Bernie Muollo - Pure Class. Improved as the tournament went on which wasn't hard. Played with a badly bruised foot after being kicked in the first game. Funny how opposition teams always try and crock the best player. Pity he's not English, would have him in the squad for the Euro 2004 Qualifiers.

Nick Bray - 6/10 - Another good addition to the squad.. Another good midfielder that is much like the guy from Wolves with the dodgy accent.. Battles hard for the ball & never gives up. Good ball skills and accurate passer. Just can't take his alcohol and needs to work on playing footy with a hangover. Also needs to break away from the nasty influence of his uncle. City player that he is most like is Lee Marshall - ha! Okay, may be not then - Neil Lennon because he is a little overweight.

Chris Parr - 3/10 - Loses two points for supporting Bolton and another 2 points for wearing his Bolton shirt during the tournament! Another healthy addition to the squad. A left midfielder that got stuck in and battled hard for the ball. Was often seen in defence helping out and made some very good clearances. Needs to work on his finishing though after missing two good chances in the Derby game - although we'll blame that on the skipper.
Penalty was pathetic also but it was a good thing the opposition keeper fell the wrong way after sneezing. Bolton supporter, left-sided - got to be Arnar Gunnlongername.

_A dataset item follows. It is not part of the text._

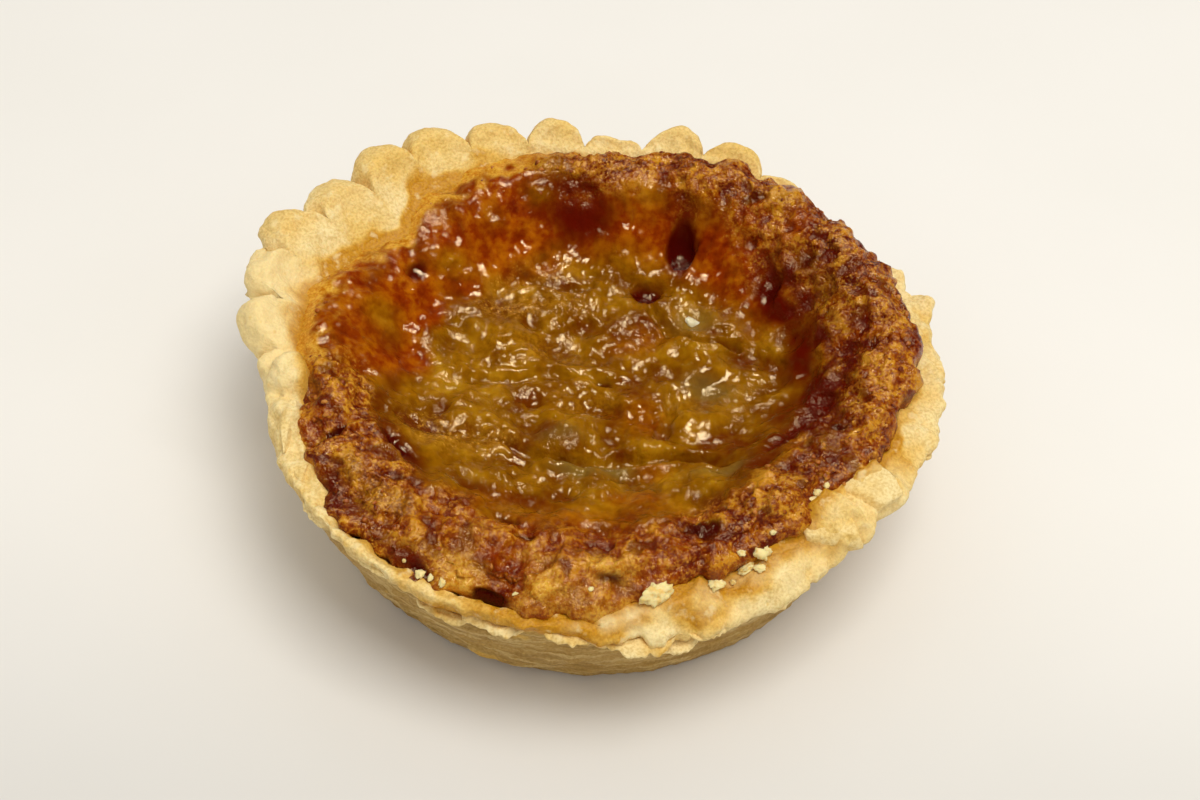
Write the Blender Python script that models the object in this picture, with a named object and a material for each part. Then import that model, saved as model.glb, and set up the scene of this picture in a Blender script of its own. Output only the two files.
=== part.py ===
"""Butter tart: a scalloped pastry shell, broken low at the front and right, round a sunken filling.

Sizes below are millimetres round the centre of the base, azimuths are degrees
counter-clockwise from +X, and +Z is up.  The model is built in metres.
"""
import math

import bmesh
import bpy
import numpy as np
from mathutils import Vector, noise

# overall sizes
SCALE = 0.001
BASE_AT = (0.89, 0.19)
LOBE_COUNT = 30
COLUMNS_PER_LOBE = 6
CORE_SHARE = 3
LOBE_WARP = 6.0
LOBE_DEPTH = 2.9
LOBE_RISE = 2.0
EDGE_DROP = 2.3
EDGE_ROUND_SHARE = 0.42
LOBE_FADE_SHARE = 0.85
NECK_DROP = 3.6
UNDER_DROP = 1.7
UNDER_SHARE = 0.62
BASE_CHAMFER = 0.8
WALL_SHARES = (0.34, 0.68)
WALL_REFERENCE = 18.0
WALL_LEAN = 0.53
WALL_EASE = 0.005
FLOOR_CORNER_REACH = 26.5
FLOOR_CORNER_HEIGHT = 4.6
FLOOR_HEIGHT = 4.2
SIDE_GAP = 0.44
FLOOR_GAP = 0.36
TABLE_EASE = 6

# azimuth, outer reach, top height, scallop strength, inner edge reach, inner edge height
RIM_ROWS = (
    (180, 42.2, 23.6, 1.00, 34.8, 20.5),
    (170, 43.7, 24.5, 1.00, 34.9, 20.5),
    (159, 44.9, 25.2, 1.00, 34.2, 20.5),
    (150, 43.8, 25.4, 1.00, 32.9, 20.0),
    (142, 43.2, 25.5, 1.00, 31.0, 20.2),
    (133, 42.8, 25.9, 1.00, 34.2, 21.4),
    (126, 43.0, 26.1, 1.00, 33.8, 22.0),
    (114, 39.9, 25.8, 1.00, 33.2, 22.4),
    (101, 38.9, 25.8, 1.00, 32.8, 22.7),
    (89, 36.4, 24.7, 0.80, 33.2, 22.8),
    (77, 39.7, 25.5, 1.00, 34.0, 23.0),
    (63, 40.2, 24.8, 0.90, 34.8, 22.8),
    (50, 39.6, 23.4, 0.70, 35.2, 22.0),
    (40, 38.9, 20.4, 0.25, 35.9, 20.8),
    (30, 39.5, 19.4, 0.10, 36.3, 20.2),
    (18, 41.0, 19.7, 0.10, 36.6, 20.4),
    (5, 41.4, 20.1, 0.10, 37.0, 20.9),
    (-10, 40.7, 19.8, 0.05, 36.0, 21.0),
    (-23, 39.6, 20.0, 0.00, 34.8, 21.0),
    (-35, 38.7, 19.5, 0.00, 33.2, 20.6),
    (-48, 38.6, 17.8, 0.00, 33.0, 19.4),
    (-60, 38.2, 16.9, 0.00, 32.9, 18.4),
    (-70, 38.0, 16.5, 0.00, 33.2, 18.0),
    (-83, 38.1, 16.6, 0.00, 34.9, 17.9),
    (-93, 38.9, 18.2, 0.00, 37.1, 18.0),
    (-113, 39.1, 18.6, 0.00, 37.7, 18.2),
    (-137, 39.8, 19.8, 0.00, 38.2, 19.2),
    (-150, 39.6, 20.0, 0.10, 36.3, 20.3),
    (-160, 39.4, 21.0, 0.10, 35.2, 20.8),
    (-168, 39.0, 21.4, 0.10, 34.2, 20.8),
)
# azimuth, base reach, wall reach at the reference height
WALL_ROWS = (
    (-90, 31.4, 38.4),
    (-60, 31.2, 37.3),
    (-30, 31.0, 37.4),
    (0, 31.0, 38.2),
    (30, 30.5, 37.2),
    (60, 30.2, 35.0),
    (90, 30.0, 33.6),
    (120, 30.2, 34.6),
    (150, 30.6, 37.6),
    (180, 31.0, 38.2),
    (-150, 31.6, 38.9),
    (-120, 31.8, 38.8),
)
# azimuth, height at the filling's edge, crest reach, crest height
CREST_ROWS = (
    (180, 21.3, 32.4, 22.2),
    (160, 21.0, 31.8, 21.6),
    (150, 20.5, 30.2, 20.9),
    (142, 20.6, 28.6, 20.6),
    (133, 22.0, 31.2, 22.2),
    (120, 23.2, 30.9, 23.4),
    (102, 23.9, 30.6, 24.4),
    (82, 24.4, 31.4, 25.2),
    (68, 24.9, 32.4, 25.8),
    (50, 25.0, 33.0, 26.1),
    (33, 25.4, 33.8, 26.6),
    (20, 25.1, 34.0, 26.2),
    (6, 24.0, 34.0, 25.1),
    (-10, 23.2, 33.0, 24.4),
    (-23, 22.4, 32.0, 23.6),
    (-34, 21.8, 30.6, 22.9),
    (-56, 20.8, 31.0, 21.9),
    (-70, 20.1, 31.4, 21.3),
    (-83, 19.6, 32.4, 21.0),
    (-93, 19.4, 33.8, 20.7),
    (-113, 19.3, 34.0, 20.4),
    (-137, 20.3, 34.0, 21.1),
    (-150, 21.5, 33.4, 22.5),
    (-165, 21.9, 32.4, 23.0),
)
CRATER_CENTRE = (0.0, 2.5)
CRATER_HALF = (20.5, 15.5)
CRATER_HEIGHT = 14.6
CRATER_BOWL = 0.8
# lumps of the filling's top: share of the height, waves a millimetre, where the noise is read
LUMP_LAYERS = ((0.75, 0.17, 3.1), (0.45, 0.36, 7.7), (0.30, 0.75, 1.3))
LUMP_HEIGHT = 1.1
LUMP_MARGIN = 1.5

# torn flakes of the broken rim: azimuth, half width in degrees, extra reach, extra height
FLAKES = (
    (27, 3.2, 2.8, 1.6),
    (19, 3.2, 3.6, 1.4),
    (-26, 4.0, 0.8, 0.6),
    (-36, 3.6, 0.7, 0.4),
    (-68, 3.0, 1.0, -0.2),
    (-77, 3.0, 0.8, -0.4),
    (-86, 3.0, 0.7, -0.2),
)
# lumps standing on the rim: azimuth, reach, half width round, half width across, height
RIM_LUMPS = (
    (-168, 36.0, 3.2, 2.9, 3.0),
    (179, 38.2, 4.4, 3.4, 0.9),
    (-29, 36.8, 3.4, 2.4, 1.2),
    (-40, 36.0, 3.4, 2.6, 1.2),
    (-159, 37.4, 3.0, 1.6, 0.9),
)
# hollows in the filling: x, y, half width, depth
HOLLOWS = (
    (9.6, 23.4, 2.3, 2.6),
    (-4.0, 24.6, 3.0, 1.6),
    (6.2, 17.4, 1.8, 1.2),
    (13.0, -22.3, 2.2, 1.2),
    (29.0, -6.9, 2.2, 1.0),
    (-27.5, -4.0, 2.0, 1.0),
    (-9.0, -30.5, 2.2, 1.0),
)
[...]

Paul Smith - Ha ha ha ha ha ha ha - best laugh I've had in years.

John Currie - 6/10 - Another new recruit that played well for most of the tournament. However, as our "star striker" coming back with a goal total of one was pretty piss poor really. Good at holding up the ball and bringing the midfield into play. Also good at running off the ball and creating space. Confident on the ball as well. Just didn't score enough and was particularly bad on Sunday missing a sitter - but we'll blame that on the skipper. Got to be Roberto Mancini because he's more concerned about how he looks.

Phil Abbott - 7/10 - Another utility player which like with Steve Parker basically means, he's shite. Had a good tournament playing well in the outfield and keeping a clean sheet the half he had in goal. Always gets in the way and annoys the opposition players making key challenges and clearances when required. Good rotational player to have. Blind as a bat though. Kind of at fault at the goal conceded against Brentford but we'll blame that on the skipper - we're blaming everything else on him. Provided great entertainment when played second half against Stockport in track pants. Has to be without doubt Lenny Glover just for the "tights" he played in.

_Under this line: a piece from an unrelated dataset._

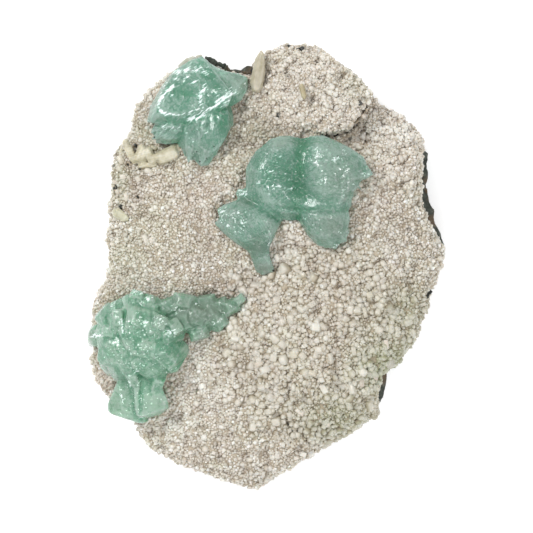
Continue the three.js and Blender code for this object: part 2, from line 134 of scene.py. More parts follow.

David James - 5/10 - About as fit as an 80 year old who has just run the London Marathon. Played well the very short time we saw him. As with the rest of the team got stuck in, defended well, ran forward and took about 20 minutes to get back. Needs to seriously work on his fitness but was good to see him back. Has to be the Matt Jones that Bassett loved so much.

Neil James - 8/10 - Never played a game but put the kit on anyway. Despite being unfit to play in the tournament, still came and watched and supported the side. Great stuff. Good to see him back and hopefully he'll be fit next year. Former Leicester player - The Birch.

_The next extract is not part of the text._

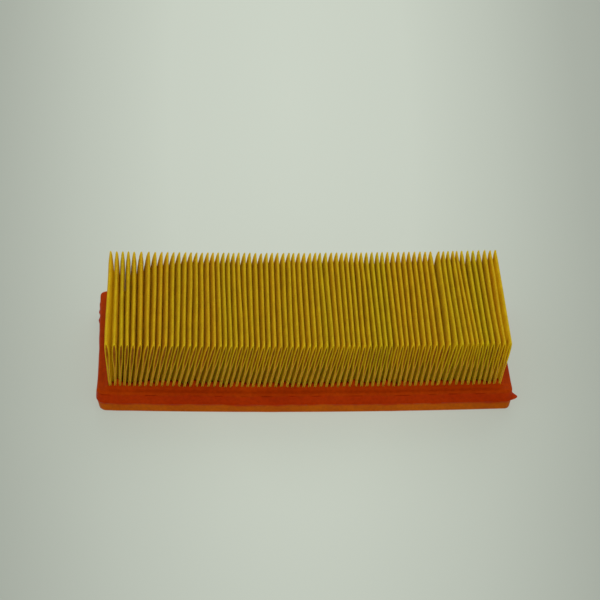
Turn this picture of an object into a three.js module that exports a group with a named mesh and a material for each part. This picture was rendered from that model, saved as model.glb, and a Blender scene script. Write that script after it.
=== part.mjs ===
// Panel air filter: a cast polyurethane frame around a pleated paper pack.
// Millimetres, +Z up. +X runs along the frame, +Y across it.
// The origin is the centre of the frame's underside.
// The filter lies with its frame down, so the dirty-air side of the pack, with its free folds, points up.

import * as THREE from "three";

// Driving dimensions
const FRAME_LENGTH = 280; // over the parting-line flash
const FRAME_WIDTH = 101;
const FRAME_HEIGHT = 18;
const OVERALL_HEIGHT = 59;
const FRAME_CORNER_RADIUS = 5.5;
const WINDOW_CORNER_RADIUS = 0.8;
const CORNER_DIVISIONS = 3;

// The frame's outer wall, as distances in from the flash: first beside the flash, then after the
// wall's draft, where the rounded shoulder starts, then half round it, then at the flat face
const UPPER_WALL_INSETS = [0.7, 1.1, 1.4, 2.2];
const LOWER_WALL_INSETS = [0.7, 2.1, 2.5, 3.4];
const SHOULDER_HEIGHT = 1.3;
const SHOULDER_MIDDLE_HEIGHT = 0.4;
const FLASH_HALF_THICKNESS = 0.2;
const FLASH_ROOT_HALF_THICKNESS = 0.5;

const PLEAT_COUNT = 71;
const PLEAT_PITCH = 3.74;
const MEDIA_WIDTH = 90; // length of each fold, along Y
const MEDIA_BOTTOM = 4; // height of the lower folds above the frame's underside
const PAPER_THICKNESS = 0.5;
const FOLD_HALF_WIDTH = 0.55; // from a fold's middle to the middle of the paper beside it

const CLEARANCE = 0.3;
const LEDGE_DEPTH = 3; // how far the frame's underside reaches in under the pack
const LEDGE_HEIGHT = 2.4;

const SEAL_DEPTH = 2.6; // of the glue inside each fold's end, along Y
const SEAL_BAR_HEIGHT = 1;
const SEAL_TOP_DROP = 6; // from the fold's inside down to the top of the glue
const SEAL_CLEARANCE = 0.2; // from the glue to the paper on each side of it
const THREAD_RADIUS = 0.75;
const THREAD_SPACING = 22;
const THREAD_END_GAP = 1.5; // from a thread's end to the frame's ledge
const THREAD_SIDES = 8;

// Sizes that follow from them
const FIRST_FOLD_X = (-PLEAT_PITCH * (PLEAT_COUNT - 1)) / 2;
const OUTER_FOLD_HALF_WIDTH = FOLD_HALF_WIDTH + PAPER_THICKNESS / 2;
const INNER_FOLD_HALF_WIDTH = FOLD_HALF_WIDTH - PAPER_THICKNESS / 2;
const PACK_HALF_LENGTH = -FIRST_FOLD_X + PLEAT_PITCH / 2 + OUTER_FOLD_HALF_WIDTH;
const WINDOW_HALF_LENGTH = PACK_HALF_LENGTH + CLEARANCE;
const WINDOW_HALF_WIDTH = MEDIA_WIDTH / 2 + CLEARANCE;

const polyurethane = new THREE.MeshStandardMaterial({ color: 0xb8441a, roughness: 0.55, metalness: 0 });
const filterPaper = new THREE.MeshStandardMaterial({ color: 0xc9a02c, roughness: 0.9, metalness: 0 });
const hotMelt = new THREE.MeshStandardMaterial({ color: 0xd9cfa8, roughness: 0.4, metalness: 0 });

// The free folds lean towards +X, because nothing spaces them: upright at the -X end,
// most a quarter of the way along, and less again towards the +X end.
const LEAN_RISE = 8.9;
const LEAN_RISE_SHARE = 0.09;
const LEAN_FALL = 5.9;
const LEAN_START = -0.95;

function leanAtFold(x) {
  const share = (x - FIRST_FOLD_X) / (-2 * FIRST_FOLD_X);
  const clamped = THREE.MathUtils.clamp(share, 0, 1);
  return LEAN_START + LEAN_RISE * (1 - Math.exp(-clamped / LEAN_RISE_SHARE)) - LEAN_FALL * clamped;
}

// Moves each vertex above the frame along X, in proportion to its height over the frame.
function leanOver(geometry) {
  const position = geometry.getAttribute("position");
  for (let i = 0; i < position.count; i++) {
    const rise = Math.max(0, position.getZ(i) - FRAME_HEIGHT) / (OVERALL_HEIGHT - FRAME_HEIGHT);
    const x = position.getX(i);
    const halfPitch = PLEAT_PITCH / 2;
    const nearestFold = FIRST_FOLD_X + Math.round((x - FIRST_FOLD_X) / halfPitch) * halfPitch;
    position.setX(i, x + rise * leanAtFold(nearestFold));
  }
  return geometry;
}

// The same outline with a point added wherever it crosses the frame's top, where the folds start to lean.
function splitAtFrameTop(outline) {
  return outline.flatMap((point, i) => {
    const next = outline[(i + 1) % outline.length];
    const below = point.y < FRAME_HEIGHT;
    if (below === next.y < FRAME_HEIGHT) return [point];
    return [point, point.clone().lerp(next, (FRAME_HEIGHT - point.y) / (next.y - point.y))];
  });
}

// Extrudes an outline drawn in the X-Z plane along Y, between two values of Y.
function extrudeAcross(outline, yFrom, yTo) {
  const points = outline.map(([x, z]) => new THREE.Vector2(x, z));
  const geometry = new THREE.ExtrudeGeometry(new THREE.Shape(splitAtFrameTop(points)), {
    depth: yTo - yFrom,
    bevelEnabled: false,
  });
  geometry.rotateX(Math.PI / 2);
  geometry.translate(0, yTo, 0);
  return geometry;
}

function roundedRectangle(halfLength, halfWidth, radius) {
  const outline = new THREE.Path();
  const x = halfLength - radius;
  const y = halfWidth - radius;
  outline.absarc(x, y, radius, 0, Math.PI / 2);
  outline.absarc(-x, y, radius, Math.PI / 2, Math.PI);
  outline.absarc(-x, -y, radius, Math.PI, 1.5 * Math.PI);
  outline.absarc(x, -y, radius, 1.5 * Math.PI, 2 * Math.PI);
  return outline.getPoints(CORNER_DIVISIONS);
}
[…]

Graeme Burton - 7/10 - An improvement on last year because he didn't go in for any two-footed challenges. Always shows up and is available to play whenever required and in whatever position required. Another utility player, which means he is shite too. Played in midfield and gave good support to the defence and also got forward a bit. Very good defensively too. I don't know a Leicester player who plays with a hanky but he can be Andy Impey - don't ask me why.

Paul Smith - 8/10 - some of the points are for entertainment value. Also for brightness of shirt and dodgy hat. Actually played very well if you exclude the scoring of goals, which does help when you are a striker. Held the ball up well, brought other players in well and ran off the ball well. Finishing was atrocious and the two misses in the Brentford game were unbelievable (well would have been unbelievable had it not been Smiffy).
Player to compare him to??? Ade?, Trev?, Heskey?, Cresswell? Or one time City Target Andy Booth? - I can't decide really.